When converting the courses for the Internet in 2003, faculty retained Georgia-specific content but also made sure the fundamental finance and accounting topics would appeal to a wider audience. Arner realized that much of the program curricula could be presented in “chunks” to teach fundamental concepts. This led to the creation of web-based “tutorials” to communicate these concepts and to introduce problem-solving tools into the program’s accounting classes.

The addition of an online financial training curriculum not only made training more accessible to local finance officers, but extended the Institute’s reach beyond Georgia’s borders, with training participants from 43 states and nine foreign countries.
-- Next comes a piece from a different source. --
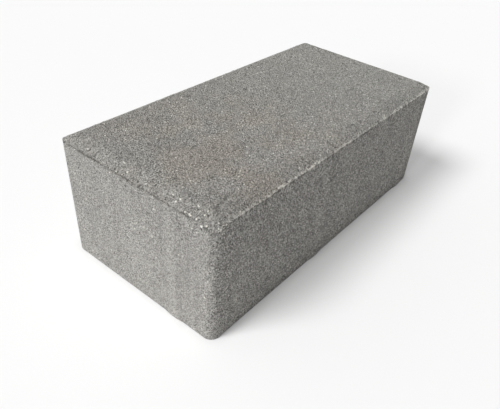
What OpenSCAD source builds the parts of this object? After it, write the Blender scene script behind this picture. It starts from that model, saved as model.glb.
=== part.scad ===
// Rectangular concrete paving block. The top face has a chamfer all round, and
// shallow upright ridges on the four sides keep a joint open between neighbours.
// The origin is at the middle of the underside, with X along the length.

/* [Block] */
// Length of the block between its end faces
block_length = 200; // [150:5:300]
// Width of the block between its long faces
block_width = 100; // [80:5:200]
// Height of the block
block_height = 70; // [40:5:120]
// Radius of the four upright corners
corner_radius = 5; // [2:0.5:8]

/* [Chamfer] */
// How far the chamfer reaches in from the side faces
chamfer_run = 7; // [4:0.5:10]
// How far the chamfer drops below the top face
chamfer_drop = 4; // [2:0.5:8]

/* [Ridges] */
// Width of a ridge along its face
ridge_width = 12; // [8:1:16]
// How far a ridge stands out from its face
ridge_depth = 0.6; // [0.4:0.1:2]
// Gap between the top of a ridge and the lower edge of the chamfer
ridge_gap = 2; // [1:0.5:10]
// Height over which the top of a ridge slopes back into its face
ridge_slope_height = 4; // [2:0.5:10]
// Distance of each long-face ridge from the end of its half of the face
long_ridge_inset = 16; // [14:1:40]
// Distance of the end-face ridge from the corner it is nearer to
end_ridge_inset = 25; // [14:1:60]

/* [Hidden] */
$fn = 96;

half_length = block_length / 2;
half_width = block_width / 2;
// How far a chamfer's plane, carried on down to the underside, reaches outwards
slope_reach = chamfer_run / chamfer_drop * block_height;
ridge_height = block_height - chamfer_drop - ridge_gap;
ridge_straight_height = ridge_height - ridge_slope_height;
// An arc of this radius is ridge_width across and ridge_depth high.
ridge_arc_radius = (pow(ridge_width / 2, 2) + pow(ridge_depth, 2)) / (2 * ridge_depth);
// How far a ridge is sunk into the block behind its face
ridge_root = 2;

// Outline of the block seen from above, without its ridges.
module outline() {
    square([block_length - 2 * corner_radius, block_width], center = true);
    square([block_length, block_width - 2 * corner_radius], center = true);
    for (x = [-1, 1], y = [-1, 1])
        translate([x * (half_length - corner_radius), y * (half_width - corner_radius)])
            circle(r = corner_radius);
}

// Prism along X whose two long sides slope like the chamfer. half_top is half its
// width at the height of the top face.
module sloped_prism(length, half_top) {
    translate([-length / 2, 0, 0])
        rotate([90, 0, 90])
            linear_extrude(height = length)
                polygon([
                    [-half_top - slope_reach, 0],
                    [half_top + slope_reach, 0],
                    [half_top, block_height],
                    [-half_top, block_height]
                ]);
}

// Rounded block with its top chamfered. The prisms run on past its ends, and their
// slopes meet in a mitre at each corner.
module chamfered_block() {
    intersection() {
        linear_extrude(height = block_height) outline();
        sloped_prism(2 * block_length, half_width - chamfer_run);
        rotate(90)
            sloped_prism(2 * block_width, half_length - chamfer_run);
    }
}

// One upright ridge. Its face is the plane y = 0, and it stands out towards -Y.
module ridge() {
    intersection() {
        translate([0, ridge_arc_radius - ridge_depth, 0]) {
            cylinder(h = ridge_straight_height, r = ridge_arc_radius);
            // The cone reaches the face at ridge_height and ends inside the block.
            translate([0, 0, ridge_straight_height])
                cylinder(
                    h = 2 * ridge_slope_height,
                    r1 = ridge_arc_radius,
                    r2 = ridge_arc_radius - 2 * ridge_depth
                );
        }
        // Behind the face it is cut off below the chamfer and short of the block's corners.
        translate([-ridge_width / 2 - ridge_root, -2 * ridge_depth, 0])
            cube([
                ridge_width + 2 * ridge_root,
                2 * ridge_depth + ridge_root,
                ridge_height + ridge_gap / 2
            ]);
    }
}

// The ridges of one long face and one end face.
module side_ridges() {
    for (half_end = [0, half_length])
        translate([half_end - long_ridge_inset, -half_width, 0])
            ridge();
    translate([-half_length, end_ridge_inset - half_width, 0])
        rotate(-90)
            ridge();
}

module paving_block() {
    color([0.56, 0.55, 0.53]) {
        chamfered_block();
        // A half turn about the middle repeats the ridges on the other two sides.
        for (turn = [0, 180])
            rotate(turn) side_ridges();
    }
}

paving_block();
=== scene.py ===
"""Looks of a dry-cast concrete paving block.

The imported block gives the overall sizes. A finer mesh of the same shape stands for it here, with
worn edges, a ragged rim round the chamfer, sandy relief, pits and drag marks pressed into its
surface, and one procedural concrete material over it all. Lengths are in millimetres until the
mesh is written, and the scene itself is in metres.
"""

from math import cos, exp, hypot, radians, sin, sqrt

import bpy
from mathutils import Matrix, Vector, noise
from mathutils.geometry import delaunay_2d_cdt


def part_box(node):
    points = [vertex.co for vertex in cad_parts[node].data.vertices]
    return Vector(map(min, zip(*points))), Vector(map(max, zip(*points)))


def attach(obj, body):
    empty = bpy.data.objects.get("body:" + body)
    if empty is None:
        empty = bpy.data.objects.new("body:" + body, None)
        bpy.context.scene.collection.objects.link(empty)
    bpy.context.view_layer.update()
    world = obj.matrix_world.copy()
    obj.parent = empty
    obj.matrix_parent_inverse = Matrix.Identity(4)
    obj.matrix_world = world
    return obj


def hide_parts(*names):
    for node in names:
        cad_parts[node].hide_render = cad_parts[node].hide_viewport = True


MM = 0.001
NODE = "paving_block"

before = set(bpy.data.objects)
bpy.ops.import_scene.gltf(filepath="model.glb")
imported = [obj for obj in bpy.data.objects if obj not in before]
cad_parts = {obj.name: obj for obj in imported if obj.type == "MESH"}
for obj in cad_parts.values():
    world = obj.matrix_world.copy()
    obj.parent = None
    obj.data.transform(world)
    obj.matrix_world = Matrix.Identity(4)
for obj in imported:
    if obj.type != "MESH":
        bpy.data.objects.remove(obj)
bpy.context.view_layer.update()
low_corner, high_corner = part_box(NODE)

# Sizes of the block that its box doesn't give, in millimetres, as in the part's source.
CORNER_RADIUS = 5.0
CHAMFER_RUN = 7.0
CHAMFER_DROP = 4.0
RIDGE_WIDTH = 12.0
RIDGE_DEPTH = 0.6
RIDGE_GAP = 2.0
RIDGE_SLOPE_HEIGHT = 4.0
LONG_RIDGE_INSET = 16.0
END_RIDGE_INSET = 25.0

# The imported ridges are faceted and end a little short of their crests, so these are rounded.
HALF_LENGTH = round(high_corner.x / MM - RIDGE_DEPTH, 1)
HALF_WIDTH = round(high_corner.y / MM - RIDGE_DEPTH, 1)
HEIGHT = round(high_corner.z / MM, 1)
RIDGE_HEIGHT = HEIGHT - CHAMFER_DROP - RIDGE_GAP
RIDGE_ARC_RADIUS = ((RIDGE_WIDTH / 2) ** 2 + RIDGE_DEPTH ** 2) / (2 * RIDGE_DEPTH)
LONG_RIDGES = (-LONG_RIDGE_INSET, HALF_LENGTH - LONG_RIDGE_INSET)
END_RIDGE = END_RIDGE_INSET - HALF_WIDTH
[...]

The dozen online courses that the Institute offers in partnership with the University of Georgia Center for Continuing Education allow public finance officers to enhance their professional knowledge at their own pace without time-consuming and expensive travel. Rising enrollment and revenue encouraged the Institute and the Georgia Center — two of UGA’s Public Service and Outreach units — to continue expanding the curriculum and to explore new teaching methods such as blending classroom teaching with online education.
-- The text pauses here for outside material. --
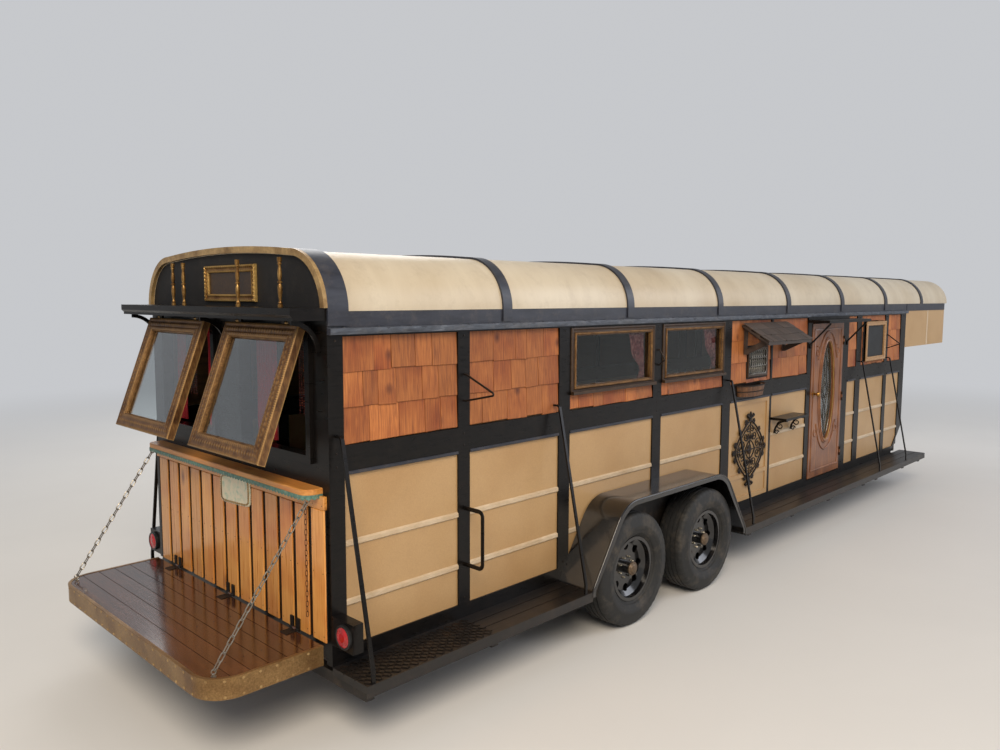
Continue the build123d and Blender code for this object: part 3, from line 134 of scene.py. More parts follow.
def boards(low, high, round=0.002):
    # boxes whose edges are cut off at 45 degrees: every corner becomes three points, one on each face
    low, high = np.broadcast_arrays(np.atleast_2d(np.asarray(low, float)), np.atleast_2d(np.asarray(high, float)))
    signs = np.array([[(n >> k) & 1 for k in range(3)] for n in range(8)])
    pick = signs[:, None, :].repeat(3, 1)  # corner, face it lies on, axis
    edge = (1 - 2 * pick) * (1 - np.eye(3, dtype=int))[None]
    cut = np.minimum(round, (high - low).min(1) * 0.45)[:, None, None, None]
    p = np.where(pick[None], high[:, None, None], low[:, None, None]) + edge[None] * cut
    cube = {0: [0, 2, 6, 4], 1: [0, 1, 5, 4], 2: [0, 1, 3, 2]}
    quads, tris = [], [[3 * n, 3 * n + 1, 3 * n + 2] for n in range(8)]
    for axis, ring in cube.items():
        for side in (0, 1 << axis):
            quads.append([3 * (n | side) + axis for n in ring])
    for n in range(8):
        for axis in range(3):
            m = n | (1 << axis)
            if m != n:
                a, b = [k for k in range(3) if k != axis]
                quads.append([3 * n + a, 3 * m + a, 3 * m + b, 3 * n + b])
    count = len(low)
    return p.reshape(-1, 3), many(24, np.array(quads), count), many(24, np.array(tris), count)


def turned(profile, centre, axis=1, sides=48, outward=1):
    # a profile of (distance along the axis, radius) carried round it: point = centre + axis * a + radius * circle
    a, r = np.array(profile, float).T
    angle = fullTurn(sides)
    other = [k for k in range(3) if k != axis]
    p = np.zeros((len(a), sides, 3))
    p[..., axis] = outward * a[:, None]
    p[..., other[0]] = r[:, None] * np.cos(angle)
    p[..., other[1]] = r[:, None] * np.sin(angle)
    return p.reshape(-1, 3) + np.asarray(centre), gridFaces(len(a), sides, wrapCols=True)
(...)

Today, local government officials and personnel can earn Level I Local Finance Officer Certification through traditional classroom instruction, entirely online or through a combination of the two. And now, individuals and companies around the world are enrolling in this innovative curriculum, according to Institute faculty member Myra Byrd, who helped develop and update the curriculum and bring it online.

Clients include a California accounting firm, whose new employees enroll in the Institute’s online courses to strengthen their knowledge of governmental accounting practices. “These are people we would have never reached without our online program,” Byrd said.
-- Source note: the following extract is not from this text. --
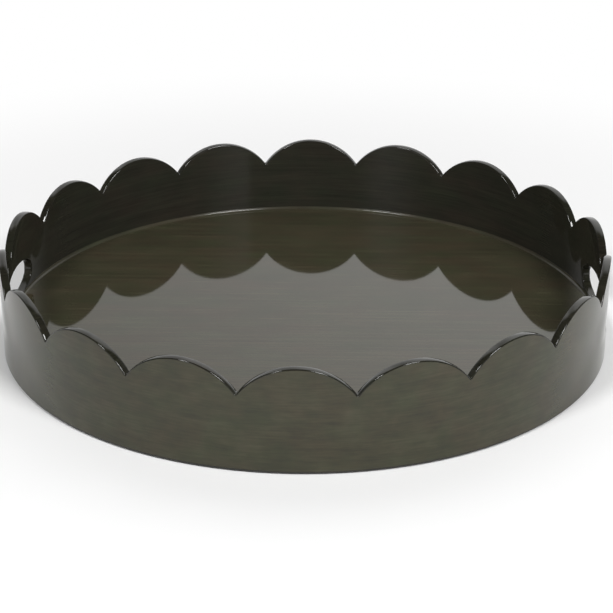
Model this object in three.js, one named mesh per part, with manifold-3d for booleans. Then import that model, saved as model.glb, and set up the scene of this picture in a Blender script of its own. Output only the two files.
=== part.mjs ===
// Round serving tray with a scalloped wall and two hand holes, in bent plywood and board under lacquer.
// Millimetres, +Z up. The origin is the tray's centre on the surface that it stands on, and the hand
// holes lie on the X axis. The wall is three thin plies bent into hoops and glued face to face. The
// outer and core plies run down to the wall's foot, and the inner ply stops on a rebate around the
// base panel, so that the wall carries the panel's edge. Brads through the core ply hold the panel
// while the glue sets, and the outer ply covers their heads.

import * as THREE from "three";
import { mergeVertices } from "three/addons/utils/BufferGeometryUtils.js";
import Module from "manifold-3d";

// ---- Driving dimensions ----
const TRAY_DIAMETER = 457.2;
const WALL_HEIGHT = 76.2; // foot of the wall to the crest of a lobe

const LOBES = 18; // a crest faces front and back, and a notch is over each hand hole
const SCALLOP_DEPTH = 20.6; // crest to notch

const PLY = 1.8; // thickness of each wall ply
const GLUE_LINE = 0.3; // gap between two glued pieces
const JOINT_KERF = 0.3; // gap between the two ends of a ply

const HOLE_LENGTH = 100; // hand hole, straight across from end to end
const HOLE_ABOVE_FLOOR = 0.8; // serving surface to the hole's lower edge
const GRIP_HEIGHT = 12.8; // wood left between the hole and the notch over it
const HOLE_SQUARENESS = 2.6; // 2 makes the outline an ellipse, and more fills out its corners

const PANEL_THICKNESS = 12;
const UNDERSIDE_RECESS = 2; // the panel's underside lies this far above the wall's foot
const REBATE_DEPTH = 5; // how far the inner ply drops behind the panel's shoulder
const BEAD_RADIUS = 2; // hollow of the filler bead in the corner
const BEAD_SEAT = 0.8; // depth of the step that the bead fills

const BRADS = 12;
const BRAD_LENGTH = 20;
const BRAD_RADIUS = 0.6;
const BRAD_HEAD_RADIUS = 1.1;
const BRAD_HEAD_THICKNESS = 0.8;
const BRAD_CLEARANCE = 0.3;

const FOOT_THICKNESS = 2.7;
const FOOT_TOP_RADIUS = 9;
const FOOT_BOTTOM_RADIUS = 7.5;
const FOOT_INSET = 45; // wall's outer face to a foot's centre

// ---- Steps of the round shapes ----
const STEPS_PER_LOBE = 10;
const RING_STEPS = LOBES * STEPS_PER_LOBE;
const HOLE_STEPS = 40;
const BEAD_STEPS = 4;
const BRAD_STEPS = 10;
const FOOT_STEPS = 32;

// ---- Sizes that follow from them ----
const OUTER_RADIUS = TRAY_DIAMETER / 2;
const PLY_PITCH = PLY + GLUE_LINE;
const CORE_RADIUS = OUTER_RADIUS - PLY_PITCH; // outer face of the core ply
const INNER_PLY_RADIUS = CORE_RADIUS - PLY_PITCH; // outer face of the inner ply
const WELL_RADIUS = INNER_PLY_RADIUS - PLY; // the wall's inner face

const PANEL_UNDERSIDE = FOOT_THICKNESS + GLUE_LINE;
const FLOOR = PANEL_UNDERSIDE + PANEL_THICKNESS; // the serving surface
const WALL_FOOT = PANEL_UNDERSIDE - UNDERSIDE_RECESS;
const CREST = WALL_FOOT + WALL_HEIGHT;
const NOTCH = CREST - SCALLOP_DEPTH;
const SHOULDER = FLOOR - REBATE_DEPTH; // lower edge of the inner ply

const HOLE_BOTTOM = FLOOR + HOLE_ABOVE_FLOOR;
const HOLE_TOP = NOTCH - GRIP_HEIGHT;
const BRAD_HEIGHT = (PANEL_UNDERSIDE + SHOULDER) / 2;

// ---- Finishes ----
function finish(name, color, roughness, metalness) {
  return new THREE.MeshStandardMaterial({ name, color, roughness, metalness });
}

const lacqueredPly = finish("lacquered_ply", 0x3c3b2e, 0.12, 0);
const lacqueredBoard = finish("lacquered_board", 0x3f3e30, 0.12, 0);
const lacqueredFiller = finish("lacquered_filler", 0x3f3e30, 0.12, 0);
const rawWood = finish("raw_wood", 0x9c7d58, 0.8, 0);
const brightSteel = finish("bright_steel", 0x9a9da0, 0.35, 1);
const blackRubber = finish("black_rubber", 0x1b1b1b, 0.7, 0);

// ---- Solids ----
const wasm = await Module();
wasm.setup();

// A closed geometry as a manifold-3d solid, joined at shared vertices.
function solid(geometry) {
  const bare = geometry.clone();
  bare.deleteAttribute("normal");
  bare.deleteAttribute("uv");
  const merged = mergeVertices(bare, 1e-4);
  return new wasm.Manifold(
    new wasm.Mesh({
      numProp: 3,
      vertProperties: new Float32Array(merged.attributes.position.array),
      triVerts: new Uint32Array(merged.index.array),
    }),
  );
}

function geometryOf(manifold) {
  const mesh = manifold.getMesh();
  const positions = new Float32Array(mesh.numVert * 3);
  for (let i = 0; i < mesh.numVert; i++) {
    positions.set(mesh.vertProperties.subarray(i * mesh.numProp, i * mesh.numProp + 3), i * 3);
  }
  const geometry = new THREE.BufferGeometry();
  geometry.setAttribute("position", new THREE.BufferAttribute(positions, 3));
  geometry.setIndex(new THREE.BufferAttribute(mesh.triVerts, 1));
  geometry.computeVertexNormals();
  return geometry;
}

function cutFrom(geometry, cutters) {
  let left = solid(geometry);
  for (const cutter of cutters) left = left.subtract(solid(cutter));
  return geometryOf(left);
}

// Turns a profile of [radius, height] points about Z. The points run anticlockwise, and the last
// equals the first, or both ends lie on the axis.
function turned(profile, steps) {
  const points = profile.map(([radius, height]) => new THREE.Vector2(radius, height));
  return new THREE.LatheGeometry(points, steps).rotateX(Math.PI / 2);
}

// ---- Scalloped wall ----
const LOBE_ANGLE = (2 * Math.PI) / LOBES;
const HALF_CHORD = (OUTER_RADIUS * LOBE_ANGLE) / 2; // half a lobe's width along the outer face
const LOBE_RADIUS = (HALF_CHORD ** 2 + SCALLOP_DEPTH ** 2) / (2 * SCALLOP_DEPTH);

// Height of the wall's top edge at an angle about Z. Each lobe is one arc, as bent round the wall.
function topEdge(angle) {
  const fromFront = angle + Math.PI / 2;
  const lobe = Math.round(fromFront / LOBE_ANGLE);
  const along = (fromFront - lobe * LOBE_ANGLE) * OUTER_RADIUS;
  return CREST - LOBE_RADIUS + Math.sqrt(LOBE_RADIUS ** 2 - along ** 2);
}

// A ring of one ply with its top edge cut to the scallops.
function plyRing(outerRadius, foot) {
  const innerRadius = outerRadius - PLY;
  const ring = turned(
    [
      [innerRadius, foot],
      [outerRadius, foot],
      [outerRadius, CREST],
      [innerRadius, CREST],
      [innerRadius, foot],
    ],
    RING_STEPS,
  );
  const place = ring.attributes.position;
  for (let i = 0; i < place.count; i++) {
    const onTop = place.getZ(i) > (foot + CREST) / 2;
    if (onTop) place.setZ(i, topEdge(Math.atan2(place.getY(i), place.getX(i))));
  }
  return ring;
}

// Both hand holes as one oval bar along X, fuller at the corners than an ellipse.
function handHoleCutter() {
  const halfLength = HOLE_LENGTH / 2;
  const halfHeight = (HOLE_TOP - HOLE_BOTTOM) / 2;
  const fill = (value) => Math.sign(value) * Math.abs(value) ** (2 / HOLE_SQUARENESS);
  const outline = [];
  for (let i = 0; i < HOLE_STEPS; i++) {
    const turn = (i / HOLE_STEPS) * 2 * Math.PI;
    outline.push(
      new THREE.Vector2(halfLength * fill(Math.cos(turn)), halfHeight * fill(Math.sin(turn))),
    );
  }
  const length = 2 * TRAY_DIAMETER;
  return new THREE.ExtrudeGeometry(new THREE.Shape(outline), { depth: length, bevelEnabled: false })
    .translate(0, 0, -length / 2)
    .rotateX(Math.PI / 2)
    .rotateZ(Math.PI / 2)
    .translate(0, 0, (HOLE_TOP + HOLE_BOTTOM) / 2);
}

// The gap between a ply's two ends, at an angle about Z.
function jointCutter(outerRadius, angle) {
  const reach = 4 * PLY;
  return new THREE.BoxGeometry(reach, JOINT_KERF, 3 * CREST)
    .translate(outerRadius - PLY / 2, 0, 0)
    .rotateZ(angle);
}

// ---- Brads ----
const bradAngles = Array.from({ length: BRADS }, (_, i) => ((i + 0.5) * 2 * Math.PI) / BRADS);

// A brad along X with its head's outer face at x = 0, grown by a clearance for the hole that it leaves.
function brad(clearance) {
  const shank = BRAD_RADIUS + clearance;
  const head = BRAD_HEAD_RADIUS + clearance;
  const neck = -BRAD_HEAD_THICKNESS - clearance;
  return turned(
    [
      [0, -BRAD_LENGTH - clearance],
      [shank, -BRAD_LENGTH - clearance],
      [shank, neck],
      [head, neck],
      [head, clearance],
      [0, clearance],
    ],
    BRAD_STEPS,
  ).rotateY(Math.PI / 2);
}

function bradHoles() {
  return bradAngles.map((angle) =>
    brad(BRAD_CLEARANCE).translate(CORE_RADIUS, 0, BRAD_HEIGHT).rotateZ(angle),
  );
}

// ---- Assembly ----
const tray = new THREE.Group();

function add(name, geometry, material) {
  const mesh = new THREE.Mesh(geometry, material);
  mesh.name = name;
  tray.add(mesh);
  return mesh;
}

// Each ply closes on itself at its own place. The two plies in sight close at a hand hole, where
// least of a joint is left.
function addWall() {
  const left = Math.PI;
  const right = 0;
  const back = Math.PI / 2;
  add(
    "wall_outer_ply",
    cutFrom(plyRing(OUTER_RADIUS, WALL_FOOT), [handHoleCutter(), jointCutter(OUTER_RADIUS, left)]),
    lacqueredPly,
  );
  add(
    "wall_core_ply",
    cutFrom(plyRing(CORE_RADIUS, WALL_FOOT), [
      handHoleCutter(),
      jointCutter(CORE_RADIUS, back),
      ...bradHoles(),
    ]),
    rawWood,
  );
  add(
    "wall_inner_ply",
    cutFrom(plyRing(INNER_PLY_RADIUS, SHOULDER), [
      handHoleCutter(),
      jointCutter(INNER_PLY_RADIUS, right),
    ]),
    lacqueredPly,
  );
}

// The panel's edge has a shoulder for the inner ply, and a shallow step on top for the bead.
function addBasePanel() {
  const edge = CORE_RADIUS - PLY_PITCH;
  const shoulderEdge = WELL_RADIUS - GLUE_LINE;
  const beadStep = shoulderEdge - BEAD_RADIUS - GLUE_LINE;
  const panel = turned(
    [
      [0, PANEL_UNDERSIDE],
      [edge, PANEL_UNDERSIDE],
      [edge, SHOULDER - GLUE_LINE],
      [shoulderEdge, SHOULDER - GLUE_LINE],
      [shoulderEdge, FLOOR - BEAD_SEAT],
      [beadStep, FLOOR - BEAD_SEAT],
      [beadStep, FLOOR],
      [0, FLOOR],
    ],
    RING_STEPS,
  );
  add("base_panel", cutFrom(panel, bradHoles()), lacqueredBoard);
}

// Filler run round the corner and hollowed with a finger, cut away where the hand holes cross it.
function addCornerBead() {
  const outer = WELL_RADIUS - GLUE_LINE;
  const toe = outer - BEAD_RADIUS;
  const bottom = FLOOR - BEAD_SEAT + GLUE_LINE;
  const hollow = [];
  for (let i = 0; i <= BEAD_STEPS; i++) {
    const turn = (i / BEAD_STEPS) * (Math.PI / 2);
    hollow.push([toe + BEAD_RADIUS * Math.cos(turn), FLOOR + BEAD_RADIUS * (1 - Math.sin(turn))]);
  }
  const bead = turned([[toe, bottom], [outer, bottom], ...hollow, [toe, bottom]], RING_STEPS);
  add("corner_bead", cutFrom(bead, [handHoleCutter()]), lacqueredFiller);
}

function addBrads() {
  bradAngles.forEach((angle, i) => {
    const mesh = add(`brad_${String(i + 1).padStart(2, "0")}`, brad(0), brightSteel);
    mesh.position.set(CORE_RADIUS * Math.cos(angle), CORE_RADIUS * Math.sin(angle), BRAD_HEIGHT);
    mesh.rotation.z = angle;
  });
}

// Self-adhesive rubber feet under the panel, which stand the wall clear of the table.
function addFeet() {
  const reach = OUTER_RADIUS - FOOT_INSET;
  const places = { back_right: 45, back_left: 135, front_left: 225, front_right: 315 };
  for (const [corner, degrees] of Object.entries(places)) {
    const angle = THREE.MathUtils.degToRad(degrees);
    const foot = turned(
      [
        [0, 0],
        [FOOT_BOTTOM_RADIUS, 0],
        [FOOT_TOP_RADIUS, FOOT_THICKNESS],
        [0, FOOT_THICKNESS],
      ],
      FOOT_STEPS,
    );
    const mesh = add(`foot_${corner}`, foot, blackRubber);
    mesh.position.set(reach * Math.cos(angle), reach * Math.sin(angle), 0);
  }
}

addWall();
addBasePanel();
addCornerBead();
addBrads();
addFeet();

export default tray;
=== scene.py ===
import math

import bpy
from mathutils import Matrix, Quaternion, Vector


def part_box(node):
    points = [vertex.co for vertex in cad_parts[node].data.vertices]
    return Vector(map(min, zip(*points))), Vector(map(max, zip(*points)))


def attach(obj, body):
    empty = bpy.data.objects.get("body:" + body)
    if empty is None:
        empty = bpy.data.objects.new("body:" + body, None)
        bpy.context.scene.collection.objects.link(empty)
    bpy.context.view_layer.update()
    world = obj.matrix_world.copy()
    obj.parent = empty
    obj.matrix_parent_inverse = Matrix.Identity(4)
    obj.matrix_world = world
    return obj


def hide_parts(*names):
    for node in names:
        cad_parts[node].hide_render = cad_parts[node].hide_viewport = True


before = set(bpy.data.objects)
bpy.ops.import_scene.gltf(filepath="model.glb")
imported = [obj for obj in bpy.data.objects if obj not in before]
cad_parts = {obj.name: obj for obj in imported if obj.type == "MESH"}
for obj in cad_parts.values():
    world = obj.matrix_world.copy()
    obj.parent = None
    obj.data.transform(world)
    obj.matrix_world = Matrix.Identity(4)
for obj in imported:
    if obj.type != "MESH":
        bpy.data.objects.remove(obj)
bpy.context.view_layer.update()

# ---------------------------------------------------------------------------------------------
# Base panel: a round 12 mm board with a shoulder round its edge, on which the wall's inner ply
# sits. It is painted on every side, with a dry brush dragged straight across, then lacquered,
# and its underside lies 2 mm above the wall's foot.
# ---------------------------------------------------------------------------------------------
MM = 0.001
PLY = 1.8 * MM
GLUE_LINE = 0.3 * MM
panel_low, panel_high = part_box("base_panel")
PANEL_TOP = panel_high.z
UNDERSIDE = panel_low.z
PANEL_RADIUS = panel_high.y
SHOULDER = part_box("wall_inner_ply")[0].z
WELL_RADIUS = PANEL_RADIUS - PLY
PANEL_EDGE = 0.5 * MM
PANEL_STEPS = 360
PANEL_RINGS = (0.25, 0.5, 0.75, 0.97)
CORNER_STEPS = 6


def mesh_piece(name, points, faces, material):
    """A smooth-shaded mesh object made from its points and faces."""
    mesh = bpy.data.meshes.new(name)
    mesh.from_pydata(points, [], faces)
    mesh.update()
    mesh.shade_smooth()
    mesh.materials.append(material)
    piece = bpy.data.objects.new(name, mesh)
    bpy.context.scene.collection.objects.link(piece)
    weighted = piece.modifiers.new("even_normals", "WEIGHTED_NORMAL")
    weighted.keep_sharp = True
    return piece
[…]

Enrollees also include people like Deena Thompson-Stalder, a county government human resources analyst who plans to enhance the attractiveness of her MBA by strengthening her government finance and accounting expertise through the Institute’s courses.

“In our county, to be competitive you need governmental budget experience. I have little opportunity to get that experience in my current job, so I’m filling that gap by taking some of the Institute’s online courses,” Thompson-Stalder said.

“Our primary goal is to provide continuing education for Georgia’s public and elected officials,” said Laura Meadows, the Institute of Government’s director. “Our economical online courses allow them to keep building their skills in an age of limited budgets, but we still offer traditional instruction for those who want it.”

The same innovative thinking that went into developing the online coursework has been used to create customized financial management programs for library systems in Georgia, Mississippi and Texas; Georgia state government agencies; and, most recently, Georgia’s charter schools.

“The foundation of the financial curriculum developed early on for cities and counties can be customized to meet the specific needs of our clients,” said Arner.

An example of this customization is the new program developed in partnership with the Governor’s Office of Planning and Budget (OPB). Working with Georgia’s Chief Financial Officer and OPB Director Teresa MacCartney, Arner and other faculty are developing a state-specific curriculum based on the Institute’s primary governmental accounting series. Faculty are researching Georgia policies and laws and will focus the coursework on the state’s budget and fiscal management cycle.

“I’m not aware of any other financial management programs offered by a public or private group that provide the kind of comprehensive training we do,” said Stacy Jones, director of the Institute’s Governmental Training, Education and Development division.

The success of the Institute’s online courses inspired collaborations with kindred organizations like the Georgia Government Finance Officers Association (GGFOA). The Institute worked with GGFOA to create webinars that allow association members to earn continuing education credits.

“If you miss a presentation, you can access it from our archived library of resources and receive credit,” said Institute faculty member John Hulsey, who this fall earned the GGFOA’s President’s Award for his work with the association.

The most recent expansion of the financial management curriculum includes Arner’s work with the Georgia Fiscal Management Council (GFMC) to incorporate professional development programming. Arner’s efforts with GFMC recently earned her the organization’s President’s Award.

According to Arner, Institute faculty plan to keep innovating: online courses for government human resources professionals and members of county boards of equalization as well as new “blended learning” courses, a hybrid of classroom instruction with a web-based final exam.

“The Institute is committed to getting resources into the hands of those who need them most through cutting-edge professional development opportunities,” said Arner.